As an example, let’s learn about the yellow sea snake, because it can grow nine feet long, or 2.75 meters, the longest of all the sea snakes. It lives in shallow, warm water in the Indian Ocean and is yellow or yellow-green in color with narrow black bands all down its body. It’s really pretty. It gives birth to live babies who are fully developed and able to swim as soon as they’re born. Young snakes have a black head with a U-shaped yellow marking.

The yellow sea snake eats fish and eels that live among coral reefs and sea grasses. Its venom is fast-acting and not only kills its prey, it starts breaking down the prey’s tissues so that the snake can digest it faster. Occasionally a diver or fisher gets bitten, but most of the time the snake doesn’t inject venom when it bites a human.
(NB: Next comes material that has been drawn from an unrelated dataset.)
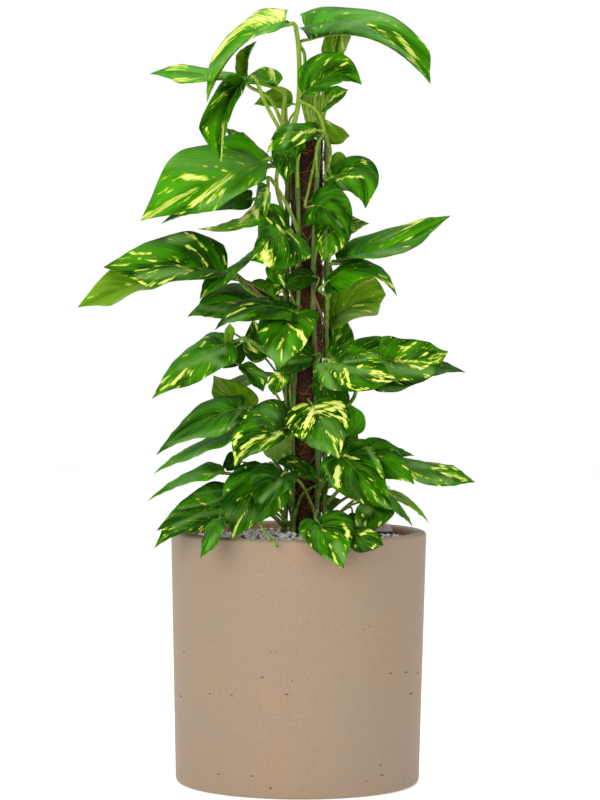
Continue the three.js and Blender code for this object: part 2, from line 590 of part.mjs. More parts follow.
// A far leaf in the form of the other rows, flat across its midrib.
function farRow([name, degrees, height, length, drop]) {
  const angle = THREE.MathUtils.degToRad(degrees);
  const out = (share, sag) => {
    const reach = FAR.reach + share * length;
    return [POLE.x + reach * Math.cos(angle), height - sag * drop, reach * Math.sin(angle)];
  };
  const edge = (sign, share, narrow) => {
    const [x, z] = out(share, share * share);
    const side = sign * EDGE.halfWidth * length * narrow;
    return [x + side * Math.sin(angle), z, -Math.sign(side * Math.cos(angle))];
  };
  const base = [out(0, 0), out(0.55, FAR.sag), out(FAR.span, 1)];
  const edges = [1, -1].flatMap((sign) => [
    edge(sign, EDGE.broadest, 1),
    edge(sign, EDGE.narrower, EDGE.narrowing),
  ]);
  return [name, FAR.lobes, ...base, ...edges];
}

function makeVine(name) {
  const stem = rod(vineCurve(name), () => VINE.radius, VINE.sides, vineSteps(name));
  let solid = toSolid(stem);
  LEAVES.filter((row) => row[0] === name).forEach((row) => {
    solid = solid.add(leafSolid(row, 1));
  });
  FAR_LEAVES.filter((row) => row[0] === name).forEach((row) => {
    solid = solid.add(leafSolid(farRow(row), -1));
  });
  return wholeOf(solid);
}

function vineSteps(name) {
  return Math.round((VINES[name].top - VINE.foot) / VINE.step);
}

// What stands in the granulate stands in a plain hole.
function drilledFill() {
  let fill = toSolid(makeFill());
  const poleHole = post(POLE.outer + GAP, POLE.foot - GAP, FILL.crown + 60, SIDES, POLE.x, 0);
  fill = fill.subtract(toSolid(poleHole));
  Object.keys(VINES).forEach((name) => {
    const foot = vinePoint(name, VINE.foot);
    const above = vinePoint(name, FILL.crown + 30);
    const line = new THREE.LineCurve3(foot.setZ(VINE.foot - 2), above);
    const hole = rod(line, () => VINE.radius + VINE.room, 10, 1);
    fill = fill.subtract(toSolid(hole));
  });
  const gaugeHole = post(GAUGE.tube + GAP, PLANTER.floor + 8, FILL.crown + 60, 24, GAUGE.x, GAUGE.y);
  return fill.subtract(toSolid(gaugeHole));
}

function makePole() {
  const { x, core, outer, foot, top, sides } = POLE;
  addNode("pole_core", post(core, foot + 2, top - 2, sides, x, 0), material(COLOUR.wood, 0.8));
  const sleeve = turned(
    [
      [core + GAP, foot],
      [outer, foot],
      [outer, top - 4],
      [outer - 4, top],
      [core + GAP, top],
      [core + GAP, foot],
    ],
    sides,
    x,
    0,
  );
  addNode("coir_wrap", sleeve, material(COLOUR.coir, 0.95));
}

function makeGauge() {
  const { x, y, collar, tube, bore, rod: rodRadius, top, cap } = GAUGE;
  const bed = FILL.edge + 4;
  const ring = turned(
    [
      [tube + GAP, bed],
      [collar, bed],
      [collar, bed + 6],
      [collar - 2, bed + 7],
      [tube + GAP, bed + 7],
      [tube + GAP, bed],
    ],
    24,
    x,
    y,
  );
  addNode("gauge_collar", ring, material(COLOUR.gauge, 0.4));
  const low = PLANTER.floor + 10;
  const skirt = bed + 7 + GAP;
  const sleeve = turned(
    [
      [bore, low],
      [tube, low],
      [tube, skirt],
      [collar - 2.5, skirt],
      [tube + 0.6, skirt + 11],
      [tube, skirt + 13],
      [tube, top],
      [bore, top],
      [bore, low],
    ],
    24,
    x,
    y,
  );
  addNode("gauge_sleeve", sleeve, material(COLOUR.clear, 0.1));
  const marker = skirt + 6;
  const stick = turned(
    [
      [0, low + 2],
      [rodRadius, low + 2],
      [rodRadius, marker],
      [rodRadius + 1.2, marker + 1],
      [rodRadius + 1.2, marker + 6],
      [0, marker + 6],
    ],
    12,
    x,
    y,
  );
  addNode("gauge_rod", stick, material(COLOUR.red, 0.5));
  addNode("gauge_cap", post(cap, top + GAP, top + 8, 24, x, y), material(COLOUR.gauge, 0.4));
}

addNode("planter", makePlanter(), material(COLOUR.sand, 0.85));
addNode("granulate", toGeometry(wholeOf(drilledFill())), material(COLOUR.pebble, 0.9));
makePole();
Object.keys(VINES).forEach((name) => {
  addNode("vine_" + name, toGeometry(makeVine(name)), material(COLOUR.leaf, 0.4));
});
makeGauge();

export default plant;
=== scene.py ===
"""A golden pothos on a coir pole, in a round sand-coloured planter with mineral granulate.

Metres, +Z up, the front towards -Y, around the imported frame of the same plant.
"""

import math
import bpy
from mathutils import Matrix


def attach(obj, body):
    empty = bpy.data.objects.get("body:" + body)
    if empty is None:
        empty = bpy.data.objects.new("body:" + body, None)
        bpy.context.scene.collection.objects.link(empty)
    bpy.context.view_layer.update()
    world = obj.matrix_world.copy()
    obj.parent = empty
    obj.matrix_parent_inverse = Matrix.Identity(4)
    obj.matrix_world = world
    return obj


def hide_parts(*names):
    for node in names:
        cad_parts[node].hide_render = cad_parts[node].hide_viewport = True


bl_info = {
    "name": "Potted golden pothos",
    "version": (1, 0, 0),
    "blender": (4, 5, 0),
    "location": "View3D > Sidebar > Pothos",
    "description": "Builds a potted golden pothos: planter, granulate, coir pole, vines and water gauge",
    "category": "Add Mesh",
}

import bpy
import numpy as np
from bpy.props import FloatProperty, IntProperty, PointerProperty, StringProperty
from mathutils import Euler, Matrix, Vector

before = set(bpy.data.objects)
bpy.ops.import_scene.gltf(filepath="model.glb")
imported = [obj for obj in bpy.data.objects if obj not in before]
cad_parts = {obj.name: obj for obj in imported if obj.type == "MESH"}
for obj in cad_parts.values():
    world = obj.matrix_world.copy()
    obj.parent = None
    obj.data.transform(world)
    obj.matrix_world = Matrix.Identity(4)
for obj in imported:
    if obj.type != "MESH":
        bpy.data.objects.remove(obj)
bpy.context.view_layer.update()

MM = 0.001

# Sizes in millimetres, as in the part's source. Shares, counts and angles are plain numbers.
GAP = 0.4
PLANTER = {"height": 395, "top": 200, "foot": 191, "wall": 22, "floor": 20, "rim": 6, "heel": 8}
FILL = {"edge": 380, "crown": 392}
POLE = {"x": 10, "core": 11, "outer": 24, "foot": 90, "top": 1008, "recess": 6, "soft": 3, "lump": 9}
VINE = {"radius": 4.4, "clear": 2.6, "foot": 345, "spread": 12, "flare": 90, "step": 5, "sides": 12}

# A vine swings round the pole as it rises, leans in above the pole's top and swells at its joints.
SWING = {"angle": 0.16, "height": 95}
LEAN = {"share": 0.5, "most": 10}
JOINT = {"apart": 58, "thinner": 0.5, "swell": 1.1, "half_width": 4.5}

# A stalk leaves its vine some way below its blade, or at least that high up; it arches, bends into
# the blade's base and tapers from a collar. The raised midrib carries it on under the blade.
STALK = {
    "radius": 2.3, "rise": 70, "lowest": 402, "below_top": 6, "arch": 0.45, "lift": 0.16, "bend": 16,
    "points": 30, "sides": 8, "taper": 0.14, "collar": 1.4, "collar_share": 0.1, "end": 0.04,
}
MIDRIB = {
    "points": 14, "sides": 6, "end": 0.9, "radius": 1.25, "least": 0.25, "depth": 0.9, "deeper": 0.5,
}

# A blade's thickness, the length under which it is meshed coarser, how far it cups and waves as
# shares of its length, and how much thinner its margin is.
BLADE = {"thickness": 0.9, "small": 85, "cup": 0.1, "wave": 0.025, "margin": 0.45}
EDGE = {"half_width": 0.36, "broadest": 0.22, "narrower": 0.68, "narrowing": 0.56, "ease": 1.5}
GAUGE = {"x": 136, "y": 80, "collar": 14, "tube": 7, "bore": 5.2, "rod": 3, "top": 452, "cap": 9}

# A blade's fine relief: the ruffle of its edge as a share of its length, and in millimetres the
# quilting between its side veins, a finer ripple on that, and the groove of its midrib.
RELIEF = {"ruffle": 0.006, "quilt": 0.7, "ripple": 0.2, "groove": 1.1, "groove_width": 0.05}

# How a blade's mesh is laid out: how its rows crowd towards the stalk, where on the outline they
# start, how its columns crowd towards the midrib, and how much coarser a small leaf is.
SHEET = {"rows": 2.6, "start": 0.1, "columns": 1.2, "small": 0.7}

# An aerial root: how far round the pole and down each of its steps goes, with the random part.
ROOT = {
    "steps": 5, "turn": 0.14, "turn_by": 0.03, "drop": 5, "drop_by": 2, "lowest": 420,
    "points": 12, "radii": (1.5, 0.5), "sides": 5,
}

# A pebble: ranges of its size against the mean, of its level against the fill and of its stretch
# along each axis, how uneven its corners are, and how far it keeps from the wall.
PEBBLE = {
    "sizes": (0.65, 1.4), "level": (-3.6, 2.0), "stretch": ((0.8, 1.35), (0.8, 1.2), (0.6, 1)),
    "uneven": 0.16, "margin": 3,
}

# The bed under the pebbles: its mesh, how far it lies below the fill, and its dark colour, which
# paints the shade in the gaps between the pebbles.
BED = {"rings": 14, "sides": 72, "below": 2.4, "shade": 0.95}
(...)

The faint-banded sea snake, also called Belcher’s sea snake, also rarely injects venom into humans, and rarely bites humans at all. It even has the reputation as being kind of a friendly snake. At one time its venom was thought to be the most potent of any snake’s, but that honor actually belongs to three different snakes. The reef shallows sea snake is one. The others are the inland taipan, which is a land snake that lives in Australia, and the Eastern brown snake, which also lives in Australia as well as in southern New Guinea. Pretty much if you’re in Australia, don’t bother any snakes if you can possibly help it. Not that you need me to tell you that.

A lot of snakes have interesting facial decorations. The horned viper has a pointed horn over each eye that sticks almost straight up. It’s not really a horn, of course, but a modified scale. It lives in the desert in parts of the Middle East and northern Africa, is roughly the color of sand, and grows not quite three feet max, or 85 cm. Other snakes have nose horns, including the nose-horned viper, the rhinoceros viper, and many others. No one’s sure why some snakes have these decorations, but the best hypothesis is that they’re for display. In some species only the males have decorations, or the decorations are larger than in females; but in other species, females have larger or more decorations. One thing we do know, the horns are not used for fighting other snakes. They look sharp, but they’re actually relatively soft and flexible.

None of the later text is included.